◆ **THE PROBLEM**
Make an exact copy of the lines below.

◆ **AVAILABLE DATA**
====

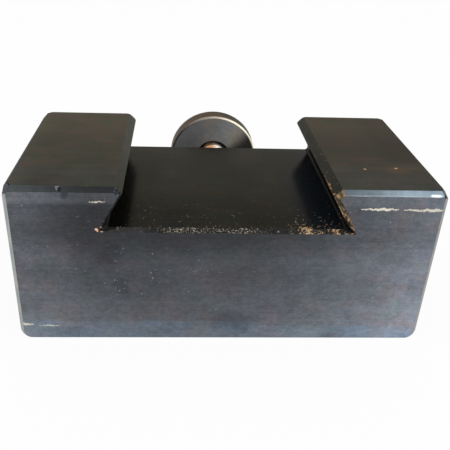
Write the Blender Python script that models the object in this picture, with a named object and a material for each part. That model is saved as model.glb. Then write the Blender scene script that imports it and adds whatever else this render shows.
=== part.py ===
"""Quick change tool holder with a dovetail, a height stud and four clamp screws.

The holder lies on its tool slot side with the dovetail up. X runs along the tool slot,
Y runs from the holder's underside to its top, and Z is the height as it lies.
Every size below is in metres.
"""
from math import cos, pi, radians, sin, sqrt, tan

import bmesh
import bpy
from mathutils import Vector

MM = 0.001

# Holder body, one milled block
BODY_LENGTH = 69.85 * MM
BODY_HEIGHT = 36.4 * MM
BODY_DEPTH = 28.9 * MM
EDGE_CHAMFER = 0.76 * MM
FOOT_RADIUS = 1.8 * MM
FOOT_CHAMFER = 0.15 * MM
FOOT_ARC_STEPS = 6

# Dovetail slot, open at both ends. Its width is taken to the sharp corners, which the
# cutter leaves as upright lands a little way in.
DOVETAIL_DEPTH = 7.1 * MM
DOVETAIL_FLOOR_WIDTH = 39.9 * MM
DOVETAIL_ANGLE = radians(60)
DOVETAIL_LAND_INSET = 0.55 * MM
LIP_CHAMFER = 1.25 * MM

# Tool slot, open towards the foot and at both ends
TOOL_SEAT_THICKNESS = 9.5 * MM
TOOL_SLOT_HEIGHT = 13.5 * MM
TOOL_SLOT_DEPTH = 14.0 * MM
SLOT_CHAMFER = 0.4 * MM
SLOT_CORNER_RADIUS = 0.5 * MM
SLOT_ARC_STEPS = 4

# Clamp screws, cup point socket set screws
SCREW_COUNT = 4
SCREW_FROM_END = 7.025 * MM
SCREW_FROM_FOOT = 6.0 * MM
SCREW_DIAMETER = 7.94 * MM
SCREW_LENGTH = 15.875 * MM
SCREW_CHAMFER = 0.8 * MM
SCREW_TIP_RECESS = 0.5 * MM
SCREW_SOCKET_ACROSS_FLATS = 3.97 * MM
SCREW_SOCKET_DEPTH = 4.0 * MM
SCREW_CUP_DIAMETER = 4.0 * MM
SCREW_CUP_ANGLE = radians(118)
SCREW_TIP_DIAMETER = 4.8 * MM

# Height stud, screwed into the top of the body
STUD_DIAMETER = 6.35 * MM
STUD_BELOW_FLOOR = 5.6 * MM
STUD_ENGAGEMENT = 10.0 * MM
STUD_CHAMFER = 0.6 * MM
STUD_SPARE = 4.83 * MM
DRILL_POINT_ANGLE = radians(118)

# Height nut, a plain flange with a knurled hub
NUT_GAP = 7.5 * MM
FLANGE_DIAMETER = 19.05 * MM
FLANGE_THICKNESS = 4.1 * MM
FLANGE_CHAMFER = 0.3 * MM
HUB_DIAMETER = 13.0 * MM
HUB_LENGTH = 5.5 * MM
HUB_CHAMFER = 0.5 * MM
KNURL_DEPTH = 0.5 * MM
KNURL_FLUTES = 36
BORE_CHAMFER = 0.45 * MM

# Lock nut, a thin hexagon nut
LOCK_NUT_ACROSS_FLATS = 11.11 * MM
LOCK_NUT_THICKNESS = 3.97 * MM
LOCK_NUT_FACE_SHARE = 0.95
HEX_CHAMFER_ANGLE = radians(30)

# Clearance between pieces that touch, and mouths of tapped holes
CLEARANCE = 0.3 * MM
HOLE_CHAMFER = 0.5 * MM
CUT_MARGIN = 1.0 * MM

# Sides of a round piece; a multiple of six, so that a hexagon keeps its corners
ROUND_SIDES = 48
NUT_SIDES = 4 * KNURL_FLUTES

# A cone's point is a tiny flat, this share of its base across
POINT_SHARE = 0.02

# Edges turning by more than this stay sharp in the smooth shading
SHARP_EDGE = radians(25)

# Places worked out from the sizes
DOVETAIL_FLOOR_Z = BODY_DEPTH - DOVETAIL_DEPTH
STUD_Z = DOVETAIL_FLOOR_Z - STUD_BELOW_FLOOR
SLOT_CEILING_Y = TOOL_SEAT_THICKNESS + TOOL_SLOT_HEIGHT
NUT_Y = BODY_HEIGHT + NUT_GAP
LOCK_NUT_Y = NUT_Y + FLANGE_THICKNESS + HUB_LENGTH + CLEARANCE
STUD_TOP_Y = LOCK_NUT_Y + LOCK_NUT_THICKNESS + STUD_SPARE
STUD_BOTTOM_Y = BODY_HEIGHT - STUD_ENGAGEMENT
SCREW_TIP_Y = SLOT_CEILING_Y + SCREW_TIP_RECESS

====

◆ **FINISHED TASK**
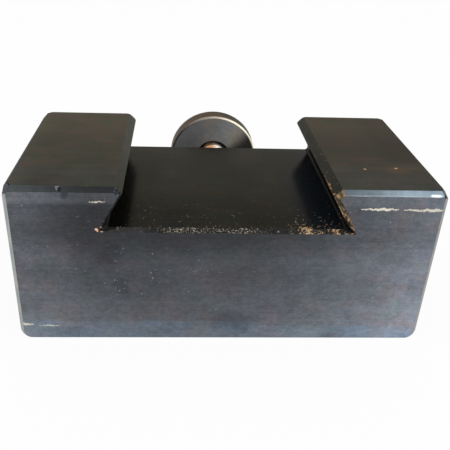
Write the Blender Python script that models the object in this picture, with a named object and a material for each part. That model is saved as model.glb. Then write the Blender scene script that imports it and adds whatever else this render shows.
=== part.py ===
"""Quick change tool holder with a dovetail, a height stud and four clamp screws.

The holder lies on its tool slot side with the dovetail up. X runs along the tool slot,
Y runs from the holder's underside to its top, and Z is the height as it lies.
Every size below is in metres.
"""
from math import cos, pi, radians, sin, sqrt, tan

import bmesh
import bpy
from mathutils import Vector

MM = 0.001

# Holder body, one milled block
BODY_LENGTH = 69.85 * MM
BODY_HEIGHT = 36.4 * MM
BODY_DEPTH = 28.9 * MM
EDGE_CHAMFER = 0.76 * MM
FOOT_RADIUS = 1.8 * MM
FOOT_CHAMFER = 0.15 * MM
FOOT_ARC_STEPS = 6

# Dovetail slot, open at both ends. Its width is taken to the sharp corners, which the
# cutter leaves as upright lands a little way in.
DOVETAIL_DEPTH = 7.1 * MM
DOVETAIL_FLOOR_WIDTH = 39.9 * MM
DOVETAIL_ANGLE = radians(60)
DOVETAIL_LAND_INSET = 0.55 * MM
LIP_CHAMFER = 1.25 * MM

# Tool slot, open towards the foot and at both ends
TOOL_SEAT_THICKNESS = 9.5 * MM
TOOL_SLOT_HEIGHT = 13.5 * MM
TOOL_SLOT_DEPTH = 14.0 * MM
SLOT_CHAMFER = 0.4 * MM
SLOT_CORNER_RADIUS = 0.5 * MM
SLOT_ARC_STEPS = 4

# Clamp screws, cup point socket set screws
SCREW_COUNT = 4
SCREW_FROM_END = 7.025 * MM
SCREW_FROM_FOOT = 6.0 * MM
SCREW_DIAMETER = 7.94 * MM
SCREW_LENGTH = 15.875 * MM
SCREW_CHAMFER = 0.8 * MM
SCREW_TIP_RECESS = 0.5 * MM
SCREW_SOCKET_ACROSS_FLATS = 3.97 * MM
SCREW_SOCKET_DEPTH = 4.0 * MM
SCREW_CUP_DIAMETER = 4.0 * MM
SCREW_CUP_ANGLE = radians(118)
SCREW_TIP_DIAMETER = 4.8 * MM

# Height stud, screwed into the top of the body
STUD_DIAMETER = 6.35 * MM
STUD_BELOW_FLOOR = 5.6 * MM
STUD_ENGAGEMENT = 10.0 * MM
STUD_CHAMFER = 0.6 * MM
STUD_SPARE = 4.83 * MM
DRILL_POINT_ANGLE = radians(118)

# Height nut, a plain flange with a knurled hub
NUT_GAP = 7.5 * MM
FLANGE_DIAMETER = 19.05 * MM
FLANGE_THICKNESS = 4.1 * MM
FLANGE_CHAMFER = 0.3 * MM
HUB_DIAMETER = 13.0 * MM
HUB_LENGTH = 5.5 * MM
HUB_CHAMFER = 0.5 * MM
KNURL_DEPTH = 0.5 * MM
KNURL_FLUTES = 36
BORE_CHAMFER = 0.45 * MM

# Lock nut, a thin hexagon nut
LOCK_NUT_ACROSS_FLATS = 11.11 * MM
LOCK_NUT_THICKNESS = 3.97 * MM
LOCK_NUT_FACE_SHARE = 0.95
HEX_CHAMFER_ANGLE = radians(30)

# Clearance between pieces that touch, and mouths of tapped holes
CLEARANCE = 0.3 * MM
HOLE_CHAMFER = 0.5 * MM
CUT_MARGIN = 1.0 * MM

# Sides of a round piece; a multiple of six, so that a hexagon keeps its corners
ROUND_SIDES = 48
NUT_SIDES = 4 * KNURL_FLUTES

# A cone's point is a tiny flat, this share of its base across
POINT_SHARE = 0.02

# Edges turning by more than this stay sharp in the smooth shading
SHARP_EDGE = radians(25)

# Places worked out from the sizes
DOVETAIL_FLOOR_Z = BODY_DEPTH - DOVETAIL_DEPTH
STUD_Z = DOVETAIL_FLOOR_Z - STUD_BELOW_FLOOR
SLOT_CEILING_Y = TOOL_SEAT_THICKNESS + TOOL_SLOT_HEIGHT
NUT_Y = BODY_HEIGHT + NUT_GAP
LOCK_NUT_Y = NUT_Y + FLANGE_THICKNESS + HUB_LENGTH + CLEARANCE
STUD_TOP_Y = LOCK_NUT_Y + LOCK_NUT_THICKNESS + STUD_SPARE
STUD_BOTTOM_Y = BODY_HEIGHT - STUD_ENGAGEMENT
SCREW_TIP_Y = SLOT_CEILING_Y + SCREW_TIP_RECESS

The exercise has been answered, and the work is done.